I was catching up with a friend of mine when it hit me just how much clearing and cleansing I have done in past two months. Not just with my energy, but my life as a whole.
I have this tendency to go hermit when catalystic seasons of life come for me. I do this for several reasons, but mostly because I prefer to hone in on myself during these times in order to make the best decision for myself, my child, and my life moving forward. I am not someone who feels the need to seek outside opinions or advice because I wholeheartedly believe that if I am one with the Creator then the answers I am looking for can be found within me. Not everyone fucks with this way of thinking though… some people are very understanding and respectful while others show their selfish nature during the process.
This year’s major changes occurred in the weeks surrounding eclipse season as well as major full moons. First came the purging of the exhausting brand ambassador job, then the closet purge that cleared stagnant energy I hadn’t considered previously, followed by several cord cuttings (two being major karmic partners), selling things that no longer served my best interest (mainly from their energetic ties to the past relationships or circumstances), and an abundance of time in nature to ground myself back to Source. Each of these purges happened naturally as each day unfolded rather than in a premeditated way. I wasn’t planning on leaving my job, it just became obvious one day that I needed to- so I made the call to let them know I was no longer on the team. I didn’t plan on clearing out my wardrobe over three days time, I started by looking at what I could sell to make some quick cash and then decided it was probably as good as time as ever to finally start that capsule wardrobe I kept putting off. I wasn’t thinking about cutting cords with those karmic partners until one day I asked myself why I still kept attachments to those two clowns who fumbled me when they never deserved my affection in the first place.
Time in nature though… that was actually always on the daily plan because, for as long as I can remember, sitting or laying outside is the quickest way to make myself feel better and boost my mood while increasing my focus.

Each step happened without me thinking too much about it, except while I was in the immediate situation itself.

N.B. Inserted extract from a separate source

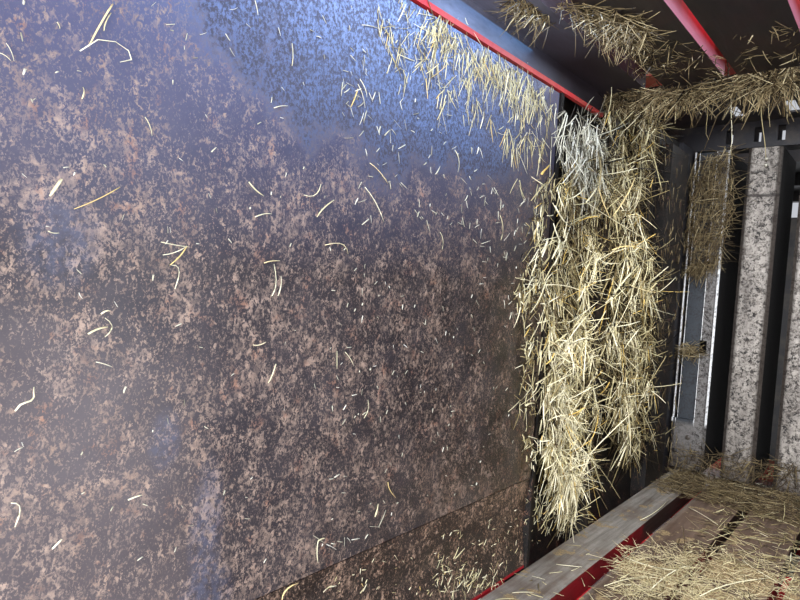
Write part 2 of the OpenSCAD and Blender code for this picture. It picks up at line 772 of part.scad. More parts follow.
centred() door_frame(false);  // door_frame_right
centred() top_slats();
centred() top_door_frame();
centred() at_side(true) barrel(side_cyl_len);  // side_barrel_left
centred() at_side(true) rod(side_cyl_len);  // side_rod_left
centred() at_side(false) barrel(side_cyl_len);  // side_barrel_right
centred() at_side(false) rod(side_cyl_len);  // side_rod_right
centred() at_top(true) barrel(top_cyl_len);  // top_barrel_left
centred() at_top(true) rod(top_cyl_len);  // top_rod_left
centred() at_top(false) barrel(top_cyl_len);  // top_barrel_right
centred() at_top(false) rod(top_cyl_len);  // top_rod_right
centred() plunger_face();
centred() plunger_body();
centred() roller(true, roller_y[0]);  // roller_rear_left
centred() roller(false, roller_y[0]);  // roller_rear_right
centred() roller(true, roller_y[1]);  // roller_front_left
centred() roller(false, roller_y[1]);  // roller_front_right
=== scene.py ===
import math

import bpy
import numpy as np
from mathutils import Matrix, Vector


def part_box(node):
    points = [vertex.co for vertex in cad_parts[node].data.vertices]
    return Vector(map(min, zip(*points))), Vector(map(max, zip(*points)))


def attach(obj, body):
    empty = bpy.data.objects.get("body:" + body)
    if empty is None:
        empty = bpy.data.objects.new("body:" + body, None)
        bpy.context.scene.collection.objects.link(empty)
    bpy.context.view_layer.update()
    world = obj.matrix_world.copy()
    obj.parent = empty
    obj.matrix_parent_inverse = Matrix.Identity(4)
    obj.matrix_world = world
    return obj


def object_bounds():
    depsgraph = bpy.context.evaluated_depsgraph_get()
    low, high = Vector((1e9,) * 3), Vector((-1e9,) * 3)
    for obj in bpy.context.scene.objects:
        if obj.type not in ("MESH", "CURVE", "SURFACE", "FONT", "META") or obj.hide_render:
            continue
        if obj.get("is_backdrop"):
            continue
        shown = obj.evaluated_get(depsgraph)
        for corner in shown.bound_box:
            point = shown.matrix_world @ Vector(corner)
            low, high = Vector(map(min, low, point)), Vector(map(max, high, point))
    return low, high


# %% [markdown]
# # The bale chamber of a large square baler
# The chamber is a long steel box. Crop is pressed into it by a slotted plunger at the far end, and the
# two side doors and the top door squeeze the bale as it slides out of the open rear end. The construction
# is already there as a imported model, so this lesson dresses it: paint, worn steel, rust, bolts and straw.
# Everything is in metres, +X to the right, +Y from the open end to the plunger and +Z up.

# %% Load the frame
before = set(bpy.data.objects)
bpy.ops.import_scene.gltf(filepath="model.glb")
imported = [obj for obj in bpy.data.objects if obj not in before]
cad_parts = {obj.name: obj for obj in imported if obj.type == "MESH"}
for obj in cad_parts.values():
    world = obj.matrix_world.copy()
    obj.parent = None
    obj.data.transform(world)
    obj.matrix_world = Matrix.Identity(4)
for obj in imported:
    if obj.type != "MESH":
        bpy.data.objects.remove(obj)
cad_low, cad_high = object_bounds()
print("chamber box", [round(v, 3) for v in (*cad_low, *cad_high)])

# %% [markdown]
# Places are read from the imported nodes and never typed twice. If the construction changes, the straw, the
# bolts and the camera follow it.

# %% Places taken from the frame
REAR_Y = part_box("floor_slats")[0].y
FLOOR_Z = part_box("floor_slats")[1].z
CEILING_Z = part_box("top_slats")[0].z
CEILING_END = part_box("top_slats")[1].y
WALL_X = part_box("door_skin_right")[0].x
DOOR_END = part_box("door_skin_right")[1].y
DOOR_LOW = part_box("door_skin_right")[0].z
DOOR_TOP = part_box("door_skin_right")[1].z
FACE_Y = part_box("plunger_face")[0].y
RECESS_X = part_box("recess_wall_right")[1].x
print("chamber", round(2 * WALL_X, 3), "wide", round(CEILING_Z - FLOOR_Z, 3), "high")

# %% [markdown]
# The camera stands inside the open end, a little right of the middle, and looks past the left door at the
# plunger. Its height, turn, tilt and roll were worked out from where the chamber's long edges meet. The
# lens is a short one, so the near end of the door fills most of the picture.

# %% Camera
EYE = Vector((0.106, REAR_Y + 0.45, FLOOR_Z + 0.738))
TURN, TILT, ROLL = (math.radians(a) for a in (40.25, -2.31, 3.8))
LENS_MM = 27


def camera_axes(turn, tilt, roll):
    """The camera's right, up and backward directions."""
    ahead = Vector((-math.sin(turn) * math.cos(tilt), math.cos(turn) * math.cos(tilt), math.sin(tilt)))
    right = Vector((math.cos(turn), math.sin(turn), 0))
    up = right.cross(ahead)
    rolled = math.cos(roll) * right + math.sin(roll) * up
    return rolled, ahead.cross(-rolled), -ahead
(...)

It wasn’t until I was catching up with Allison that I consciously took in how much of my life I changed in 35 days. There came a point in the conversation where she told me she was sorry for how things unfolded with my previous job because she knew how much I had loved it initially, but I told her that I wasn’t sorry at all. I felt like I was being tested to see if I truly was the woman I claimed to be who possesses unwavering faith in herself no matter what insane waves of change life throws at her… and it turns out I am that woman. There have definitely been stressful moments where I questioned myself or cried or screamed because leaps of faith can be scary when you don’t see physical results right away and have another whole person to take care of, but I am so proud of myself for never diverting from the path of faithfulness while embarking on this journey.

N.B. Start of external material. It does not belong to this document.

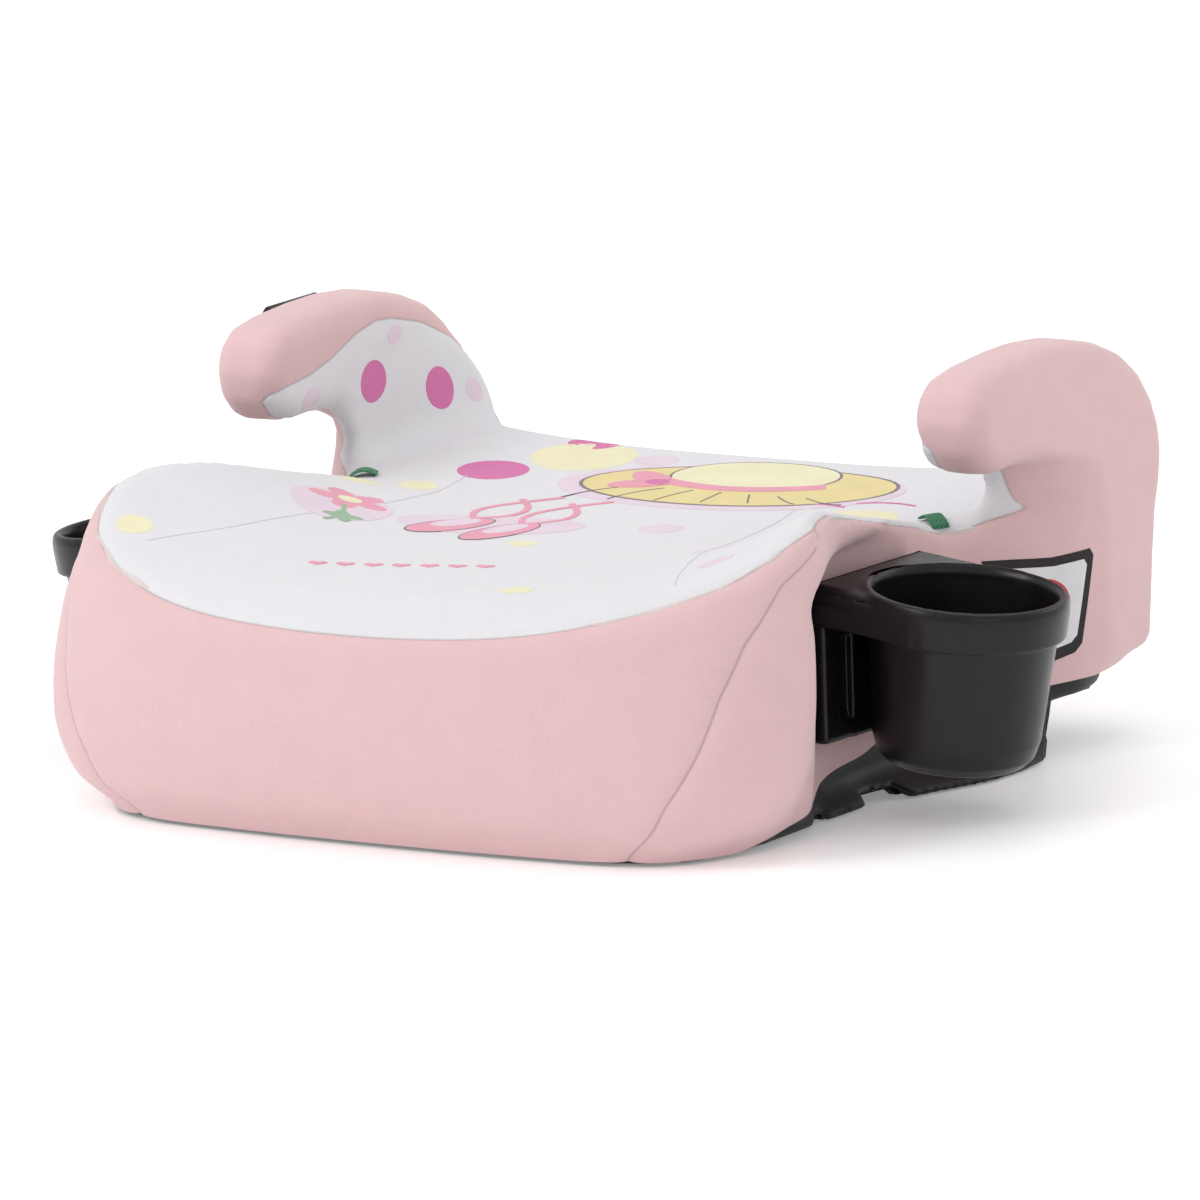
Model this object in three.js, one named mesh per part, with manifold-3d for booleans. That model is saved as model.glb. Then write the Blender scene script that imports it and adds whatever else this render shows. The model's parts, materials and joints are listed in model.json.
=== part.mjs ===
// Backless child booster seat: ribbed plastic base, seat core, foam, two curled armrests,
// sewn fabric cover, belt guides and two lift-off cup holders.
// Millimetres, +Z up. The front of the seat faces -Y, and the floor under its feet is z = 0.
import * as THREE from "three";
import { mergeVertices } from "three/addons/utils/BufferGeometryUtils.js";
import Module from "manifold-3d";

// ---- driving dimensions ----
const FRONT_Y = -216;          // foremost point of the cushion
const ARM_REAR_Y = 206;        // rearmost point of the armrests
const ARM_OUTER_X = 215;       // outer face of an armrest
const ARM_INNER_X = 178;       // inner face of an armrest
const ARM_EDGE = 12;           // edge rounding of an armrest
const DECK_Z = 92;             // top of the base shell, where the seat core stands
const WALL = 4;                // wall of the base shell
const COVER = 3;               // sewn cover with its backing
const FOAM = 8;                // comfort foam under the cover
const ARM_FOAM = 7;            // foam round an armrest frame
const GAP = 0.3;               // clearance between touching pieces
const RIB = 3;                 // ribs under the base deck
const BASE_REAR_Z = 28;        // underside of the base behind its rear feet
const SCREW_R = 2;
const PAD_T = 1.7;             // rubber foot pad
const CUP_LIFT = 12.5;         // lift that frees a holder from its hook
const CUP_CENTRE = [227.8, -20.8, 107.3];
const CUP_TILT = 6;            // degrees that a cup leans outwards
const CUP_YAW = 4.5;           // degrees that its plate faces forwards
const RING_R = 49.5;
const CUP_MOUTH_R = 43.3;
const CUP_FLOOR_R = 37.5;
const CUP_DEPTH = 83;
const CUP_WALL = 2.5;
const PLATE_BACK = -58.5;      // back edge of the holder plate from the cup axis
const PLATE_T = 18;
const BACK_PLATE_H = 70;
const BACK_PLATE_T = 9;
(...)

35 days. That is literally all the time that has passed- I didn’t realize until I counted the days just a few minutes ago. 35 days is literally the blink of an eye when you think about it and I have made magnificent, major changes. 35 days later I feel lighter than ever with more sustainable habits and a lot less baggage. 35 days.
Now I have significantly less people I interact with, my energy is directed exactly where I want it to be rather than being used to cater to others, and I am genuinely happier to exist amongst the rest of society as opposed to feeling the constant need to hide from everyone. I am inspired and driven while carving my own path into this existence. Most importantly- my energy is now exclusive as fuck to obtain and that will remain the standard moving forward. I didn’t keep in contact with a lot of people after I left my cannabis industry job; those who remain are people that TRULY inspire me and have earned my trust. The inner circle is on lockdown now because my energy is not for everyone and those who get the privilege to know me have earned their place in my life.
Damn, I am pretty impressed with myself. I wasn’t planning for any of this, but I am so eternally grateful that it happened to me because I have never felt more aligned than I do in this very moment.